Data Acquisition¶
“Keep the DAQ Running”
The data acquistion (DAQ) is the process by which the D-Eggs are configured, readout, and information is saved. DAQ runs on the icehap-daq PC, analyses run on Grappa. As a shifter you need access to these PCs - for this you will need a Grappa account.
If there are no errors, the DAQ will entirely run on its own.
Running the DAQ¶
Enter into the ‘master’ screen session on icehap-daq.
Under most circumstances you should be able to just hit the up arrow and enter.
If this is a fresh run, launch it with python3 fat_master.py configs/fat_config.ini
.
If the DAQ has crashed at all, also use the recover
flag.
Common Errors and Debugging¶
If any errors occur during the FAT, they should be automatically sent to #chiba_daq (more on checking Slack later).
STF Errors¶
Issues with connecting to the internet for STF occasionally come up.

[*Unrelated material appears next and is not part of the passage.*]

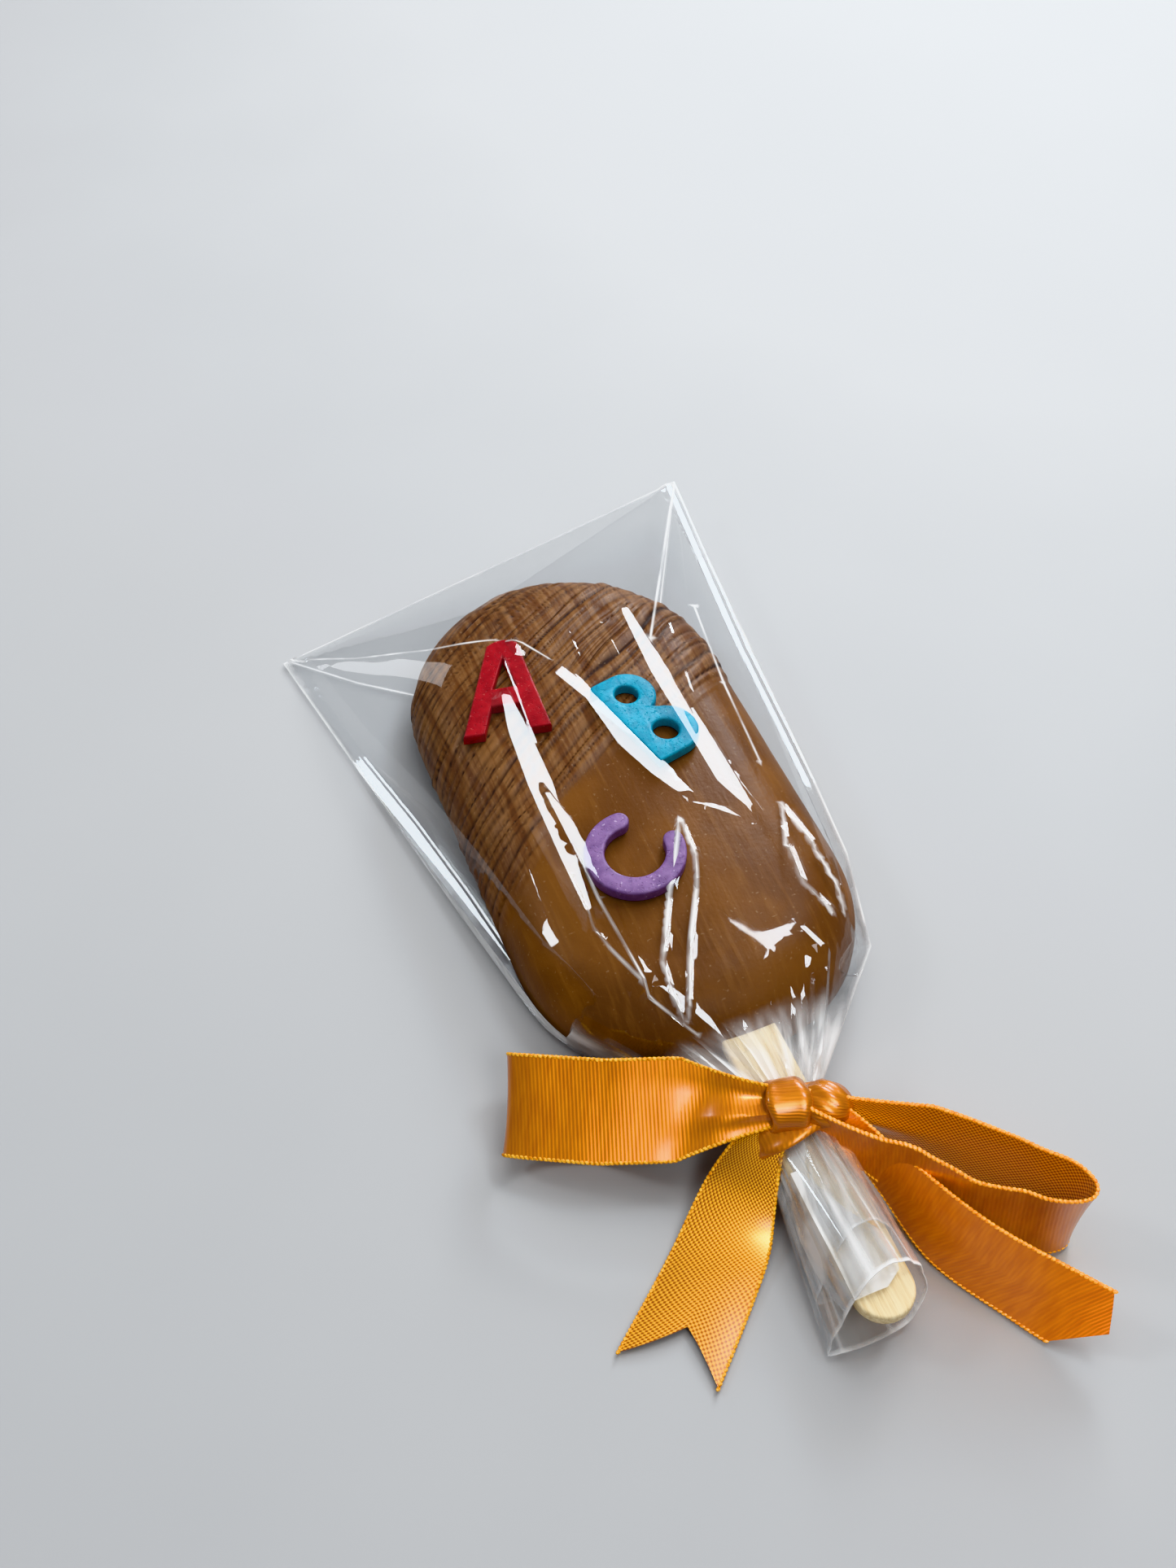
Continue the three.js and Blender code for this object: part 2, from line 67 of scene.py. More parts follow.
# %% [markdown]
# ## The camera
#
# The photograph looks down from the stick's side, a little from the left. Its distance, angle and
# focal length were worked out from the bag's outline and the letters, so the picture has the same
# perspective. An upright picture measures its focal length along its height.

# %% Camera
PHOTO_HEIGHT = 1927
FOCAL_PIXELS = 2000
SENSOR = 36
VIEW_TURN = math.radians(-21.8)
VIEW_RISE = math.radians(51.1)
VIEW_DISTANCE = 240.4
VIEW_TARGET = Vector((-5.3, 0.2, 12.0))


def direction(turn, rise):
    """Unit vector from the object outwards. Turn 0 is towards the stick, and rises to +X."""
    return Vector((math.sin(turn) * math.cos(rise), -math.cos(turn) * math.cos(rise), math.sin(rise)))


camera = bpy.data.objects.new("camera", bpy.data.cameras.new("camera"))
camera.data.sensor_width = SENSOR
camera.data.lens = FOCAL_PIXELS / PHOTO_HEIGHT * SENSOR
camera.data.clip_start = 0.01
to_camera = direction(VIEW_TURN, VIEW_RISE)
camera.location = (VIEW_TARGET + to_camera * VIEW_DISTANCE) * MM
camera.rotation_euler = to_camera.to_track_quat("Z", "Y").to_euler()
bpy.context.scene.collection.objects.link(camera)
bpy.context.scene.camera = camera
print("camera at, mm:", [round(v / MM) for v in camera.location], "lens", round(camera.data.lens, 2))

# %% The lights that the film mirrors
# Each one's turn from the far side towards +X and its rise, in degrees, and its size in millimetres.
WINDOW = {"turn": 46, "rise": 33, "size": 132}
LOW_WINDOW = {"turn": 38, "rise": 24, "size": 120}
HIGH_WINDOW = {"turn": 82, "rise": 62, "size": 125}
SIDE_WINDOW = {"turn": -57, "rise": 42, "size": 100}
WINDOW_DISTANCE = 600
FILM_HEIGHT = 16.0  # about where the film lies over the bar


def light_direction(turn, rise):
    """Unit vector towards a light, from its turn and its rise in degrees."""
    return direction(math.radians(180 - turn), math.radians(rise))


def mirror_slopes(x, y, light):
    """How fast film over (x, y) must rise along X and along Y to show a light to the camera."""
    here = np.column_stack([x, y, np.full(len(x), FILM_HEIGHT)])
    to_eye = np.array(camera.location) / MM - here
    to_light = np.array(light_direction(light["turn"], light["rise"])) * WINDOW_DISTANCE - here
    half = to_eye / np.linalg.norm(to_eye, axis=1)[:, None]
    half += to_light / np.linalg.norm(to_light, axis=1)[:, None]
    return -half[:, 0] / half[:, 2], -half[:, 1] / half[:, 2]


for light in (WINDOW, LOW_WINDOW, HIGH_WINDOW, SIDE_WINDOW):
    slopes = mirror_slopes([0.0], [0.0], light)
    print("slopes over the bar's middle:", [round(float(slope[0]), 3) for slope in slopes])

# %% [markdown]
# ## Arithmetic with sockets
#
# A material is a chain of small sums. Wiring Math nodes by hand hides the sum, so one class wraps
# a socket and turns Python's operators into Math nodes. Every other node comes from `add`, which
# sets what the node is first and then fills its sockets. The same class serves the Geometry Nodes
# trees, because both kinds of tree share these nodes.


# %% The socket class
class Wire:
    """An output socket of a node tree. Operators on it add Math nodes."""

    def __init__(self, tree, socket=None):
        self.tree = tree
        self.socket = socket

    def add(self, kind, settings=(), values=(), output=0):
        """A new node of that type. Settings come first, then its sockets' values or links."""
        node = self.tree.nodes.new(kind)
        for key, value in dict(settings).items():
            setattr(node, key, value)
        for key, value in dict(values).items():
            if isinstance(value, Wire):
                self.tree.links.new(value.socket, node.inputs[key])
            else:
                node.inputs[key].default_value = value
        return Wire(self.tree, node.outputs[output]) if node.outputs else node

    def math(self, operation, *values):
        return self.add("ShaderNodeMath", {"operation": operation}, dict(enumerate(values)))

    def __add__(self, other):
        return self.math("ADD", self, other)

    def __radd__(self, other):
        return self.math("ADD", other, self)

    def __sub__(self, other):
        return self.math("SUBTRACT", self, other)

    def __rsub__(self, other):
        return self.math("SUBTRACT", other, self)

    def __mul__(self, other):
        return self.math("MULTIPLY", self, other)

    def __rmul__(self, other):
        return self.math("MULTIPLY", other, self)

    def __truediv__(self, other):
        return self.math("DIVIDE", self, other)

    def __rtruediv__(self, other):
        return self.math("DIVIDE", other, self)

    def __pow__(self, other):
        return self.math("POWER", self, other)

    def __abs__(self):
        return self.math("ABSOLUTE", self)

    def clamped(self, low=0, high=1):
        return self.add("ShaderNodeClamp", {}, {"Value": self, "Min": low, "Max": high})

    def smooth(self, low, high):
        """0 below low, 1 above high and a soft step between them."""
        values = {"Value": self, "From Min": low, "From Max": high}
        return self.add("ShaderNodeMapRange", {"interpolation_type": "SMOOTHSTEP"}, values)

    def parts(self):
        """The x, y and z of a vector."""
        node = self.add("ShaderNodeSeparateXYZ", {}, {0: self}).socket.node
        return [Wire(self.tree, socket) for socket in node.outputs]

    def joined(self, x, y, z=0):
        return self.add("ShaderNodeCombineXYZ", {}, {0: x, 1: y, 2: z})

    def scaled(self, factor):
        """A vector made longer or shorter."""
        return self.add("ShaderNodeVectorMath", {"operation": "SCALE"}, {0: self, "Scale": factor})

    def attribute(self, name):
        """The number that a mesh holds under this name at each of its points."""
        return self.add("ShaderNodeAttribute", {"attribute_name": name}, output="Fac")

    def noise(self, vector, scale, detail=2, roughness=0.5):
        """Noise from 0 to 1. Scale is in waves for each unit of the vector."""
        values = {"Vector": vector, "Scale": scale, "Detail": detail, "Roughness": roughness}
        return self.add("ShaderNodeTexNoise", {}, values)

    def colour(self, factor, a, b):
        """From colour a at 0 to colour b at 1."""
        return self.add("ShaderNodeMix", {"data_type": "RGBA"}, {0: factor, 6: a, 7: b}, 2)


def srgb(red, green, blue):
    """A colour as a picture shows it, from 0 to 255, in the linear values that shaders use."""
    shares = [value / 255 for value in (red, green, blue)]
    return tuple(s / 12.92 if s <= 0.04045 else ((s + 0.055) / 1.055) ** 2.4 for s in shares) + (1,)


def new_material(name, **constants):
    """A material with one Principled shader, its constants set on the shader's own sockets."""
    material = bpy.data.materials.new(name)
    material.use_nodes = True
    shader = material.node_tree.nodes["Principled BSDF"]
    for key, value in constants.items():
        shader.inputs[key.replace("_", " ")].default_value = value
    return material, Wire(material.node_tree), shader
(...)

File "/home/icehap-daq/stf/stf/core.py", line 249, in check_system_clock
raise exceptions.STFRefuseToRun(msg)
stf.util.exceptions.STFRefuseToRun: System time is inaccurate. Cannot proceed
You might see something like this. In this case, please re-launch the master FAT script. This error is unlikely to happen twice in a row.
Timeouts¶
Sometimes the D-Egg trigger stream fails to work correctly, causing the DAQ to crash.
If the error is TIMEOUT
, try to relaunch the DAQ.
Held Process¶
Recently an issue is when the DAQ is on hold. This appear to happen due to a socket error in iceboot. Currently there is no fix for this issue.
The socket error does not throw a warning into Slack - if the DAQ has not updated its status for more than 1.5 hours, manually verify that the DAQ is running
Manual verification is done by connecting to the ‘master’ screen session and checking if it is updating. If it is not updating:
Kill the current process with ‘control+c’
Wait 5 seconds
If it does not fully exit, use ‘control+c’ again.

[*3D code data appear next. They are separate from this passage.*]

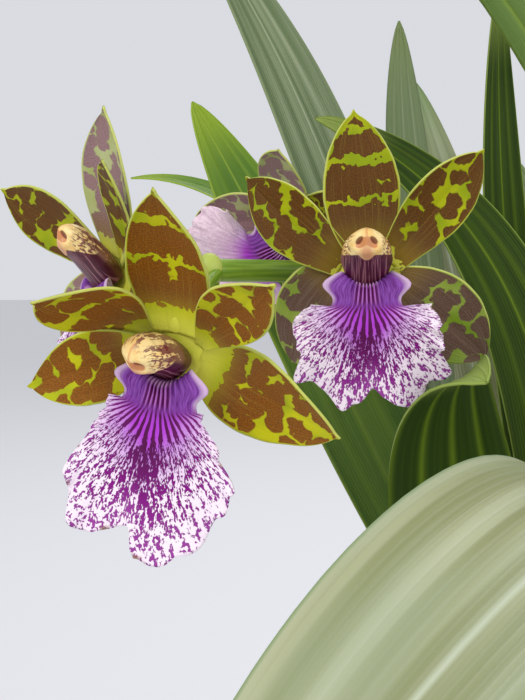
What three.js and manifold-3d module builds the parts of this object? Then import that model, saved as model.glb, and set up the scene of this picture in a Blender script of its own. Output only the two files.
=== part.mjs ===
// Zygopetalum orchid in a clay pot: ribbed bulbs in bark, strap leaves and one arching spray of blooms.
// Units are millimetres, +Z is up, and the origin is the centre of the pot's flat foot.
import * as THREE from 'three';
import { mergeVertices } from 'three/addons/utils/BufferGeometryUtils.js';
import Module from 'manifold-3d';

const wasm = await Module();
wasm.setup();

// ---- Driving dimensions ----

const GAP = 0.35;
const POT = { footR: 47, rimR: 70, height: 106, wall: 5, floor: 7, bandHeight: 24, bandOut: 3 };
const DRAIN = { r: 4.5, ring: 25, count: 4 };
const BARK = { top: 93, dome: 3, chips: 20, chip: [13, 8, 5], spread: 55, seed: 7 };
const BULB = { peg: 9, ribs: 5, ribDepth: 0.06, rows: 5, sides: 15 };
const BLADE = { leaf: 0.9, tepal: 0.9, lip: 1.0, bract: 0.9 };
const LEAF_GRID = { across: 4, along: 10, start: 0.015, early: 1.5, blunt: 0.65, fold: 0.22, pleat: 0.5 };
const LEAF_SEAT = 3.4;
const STALK = { r: 3.1, sides: 8, steps: 26 };

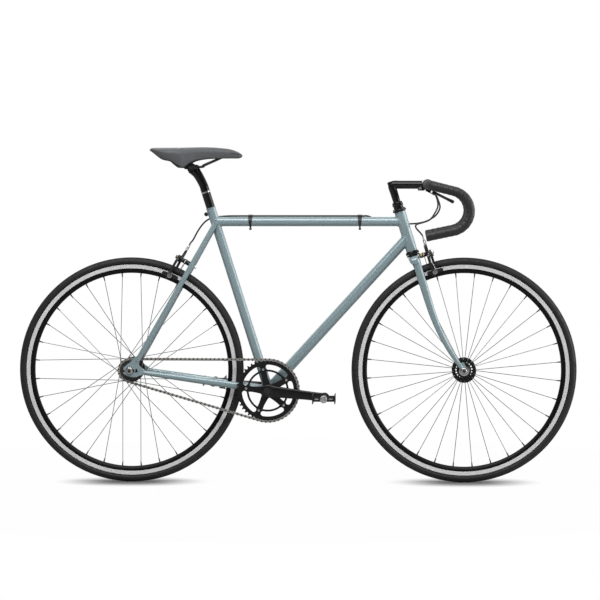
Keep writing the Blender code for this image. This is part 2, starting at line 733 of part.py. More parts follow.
def build_headset_cups(frame):
    spigot = HEAD_TUBE_BORE - GAP
    bore = bore_radius(STEERER_RADIUS, RUNNING, TUBE_SIDES)
    top = HEAD_TUBE_LENGTH
    upper = (
        (bore, top - CUP_SPIGOT),
        (spigot, top - CUP_SPIGOT),
        (spigot, top + GAP),
        (CUP_RADIUS, top + GAP),
        (CUP_RADIUS, top + CUP_HEIGHT * 0.7),
        (bore, top + CUP_HEIGHT * 0.7),
    )
    lower = (
        (bore, CUP_SPIGOT),
        (spigot, CUP_SPIGOT),
        (spigot, -GAP),
        (CUP_RADIUS, -GAP),
        (CUP_RADIUS, -CUP_HEIGHT),
        (bore, -CUP_HEIGHT),
    )
    piece("headset_upper_cup", turned(upper, TUBE_SIDES, STEERING, closed=True), "black_alloy", frame)
    piece("headset_lower_cup", turned(lower, TUBE_SIDES, STEERING, closed=True), "black_alloy", frame)


def build_bottom_bracket(frame):
    """A sealed cartridge: the shell's bore holds it, and its drive-side lip stops against the shell."""
    half, lip = SHELL_WIDTH / 2, 0.0025
    outer, bore = SHELL_BORE - GAP, bore_radius(SPINDLE_RADIUS, RUNNING, TUBE_SIDES)
    profile = (
        (bore, -half - lip),
        (SHELL_RADIUS - 0.0014, -half - lip),
        (SHELL_RADIUS - 0.0014, -half - GAP),
        (outer, -half - GAP),
        (outer, half),
        (bore, half),
    )
    cartridge = turned(profile, TUBE_SIDES, across(BRACKET), closed=True)
    piece("bottom_bracket_cartridge", cartridge, "black_alloy", frame)


# Wheels

HUB_SIDES = 14
THREE_SIDED = 1.3  # a three-sided wire this much wider is about as thick as the round one
FORK_END_SPREAD = (AXLE_WIDTH_FRONT + FORK_END_THICKNESS) / 2 + GAP


def spoke_angles(start):
    return [start + math.tau * i / SPOKE_COUNT for i in range(SPOKE_COUNT)]


def on_wheel(centre, angle, radius, aside):
    """A point of a wheel by its angle above forward, as seen from the right."""
    return centre + Vector((radius * math.cos(angle), aside, radius * math.sin(angle)))


def tyre_profile():
    """The casing's section, from one bead over the tread to the other and back along the inside."""
    tread = TYRE_DIAMETER / 2
    bead = RIM_HALF_WIDTH - RIM_WALL - GAP
    widest = (RIM_OUTER_RADIUS + tread) / 2 - 0.002
    outside = (
        (RIM_WELL_RADIUS + GAP, bead),
        (RIM_OUTER_RADIUS + 2 * GAP, bead),
        (widest, TYRE_HALF_WIDTH),
        (tread - 0.0050, TYRE_HALF_WIDTH * 0.76),
        (tread, TYRE_HALF_WIDTH * 0.22),
    )
    ceiling = tread - TYRE_WALL - TYRE_CROWN_THICKER
    inside = ((ceiling, TYRE_HALF_WIDTH * 0.50), (RIM_WELL_RADIUS + GAP, bead - TYRE_WALL))
    half = [*outside, *((radius, -aside) for radius, aside in outside[::-1])]
    return [*half, *((radius, -aside) for radius, aside in inside[::-1]), *inside]


def rim_profile():
    well, wall = RIM_WELL_RADIUS, RIM_HALF_WIDTH - RIM_WALL
    half = (
        (RIM_INNER_RADIUS, RIM_HUB_SIDE_HALF),
        (RIM_OUTER_RADIUS - RIM_TRACK_DEPTH, RIM_HALF_WIDTH),
        (RIM_OUTER_RADIUS, RIM_HALF_WIDTH),
        (RIM_OUTER_RADIUS, wall),
        (well, wall),
    )
    return [*half, *((radius, -aside) for radius, aside in half[::-1])]


def build_tyre_and_rim(name, centre, body, valve_angle):
    """A point of every ring is straight below the axle, where the tyre stands."""
    phase = math.pi / 2
    place = across(centre)
    tyre = turned(tyre_profile(), WHEEL_SEGMENTS, place, closed=True, phase=phase)
    piece(f"{name}_tyre", tyre, "tyre_rubber", body)

    # The tube's ring has half as many segments, so its flats come nearer the rim by this share.
    segments = WHEEL_SEGMENTS // 2
    flat = math.cos(math.pi / segments)
    low = (RIM_WELL_RADIUS + GAP) / flat + GAP
    high = TYRE_DIAMETER / 2 - TYRE_WALL - TYRE_CROWN_THICKER - GAP
    section = ((low, 0.0042), (high, 0.0045))
    profile = [*section, *((radius, -aside) for radius, aside in section[::-1])]
    tube = turned(profile, segments, place, closed=True, phase=phase)
    inner, outer = RIM_INNER_RADIUS - VALVE_LENGTH, (low + high) / 2
    valve_ends = [on_wheel(centre, valve_angle, radius, 0) for radius in (inner, outer)]
    valve = rod(*valve_ends, VALVE_RADIUS, 6)
    piece(f"{name}_inner_tube", joined(tube, valve), "tube_rubber", body)

    rim = turned(rim_profile(), WHEEL_SEGMENTS, place, closed=True, phase=phase)
    piece(f"{name}_rim", cut(rim, rod(*valve_ends, VALVE_RADIUS + GAP, 6)), "rim_alloy", body)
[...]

Repeat until the terminal prompt appears.
Log this incident using
error_logging.py
in/home/icehap-daq/software/error_logging
.Copy the stack (error message) and post it into #degg_fat along with which script was running at the time.
Then restart the DAQ.
SSH Error¶
Sometimes connection to the FAT CAT database can be disrupted. This appears to be a stocastic process. The error looks like this:
File "/misc/disk20/fat/software/venvs/degg-fat/lib/python3.10/site-packages/paramiko/transport.py", line 2271, in _check_banner
buf = self.packetizer.readline(timeout)
File "/misc/disk20/fat/software/venvs/degg-fat/lib/python3.10/site-packages/paramiko/packet.py", line 380, in readline
buf += self._read_timeout(timeout)
File "/misc/disk20/fat/software/venvs/degg-fat/lib/python3.10/site-packages/paramiko/packet.py", line 609, in _read_timeout
raise EOFError()
EOFError
paramiko.ssh_exception.SSHException: Error reading SSH protocol banner
The solution in this case is to re-run the analysis.
It can happen for any of the analyses, so please check the logfile /disk20/fat/data/logs/
.
This will most likely be the most recent logfile.
Cold Boot¶
The cold boot procedure currently has errors with D-Eggs becoming readable following disabling the wire pair voltage (wp_off.py
).
This will likely also throw an error into Slack.
Again, log this incident using error_logging.py
in /home/icehap-daq/software/error_logging
and reprot it to Slack.
In this case, enter the ‘setup’ screen session, and kill the current process.
Then re-run setup.py
, answering “yes” to the on-screen prompts.
Make sure all 16 D-Eggs are visible in domnet before proceeding to flashing the FPGAs.
If not all modules are visible, kill the script and try again.
Repeat at least 5 times.
If all modules are eventually visible, keep the process running and exit the screen session.
If not all modules are visible following 5 attempts, contact an expert immediately
We now need to manually modify the configuration file to issue a pass of the cold boot. Otherwise the master script will attempt to re-try the cold boot.
Open
/home/icehap-daq/data/json/run/run_00XYZ.json
.Go to the most recent master script task list (ex. start from the bottom).
‘coldboot’ should have a 0 next to it’s name - signalling to the master script it crashed.
Change the 0 –> 1, indicating a pass.
Save the file and exit.
Re-attach to the ‘master’ screen session and re-launch the DAQ.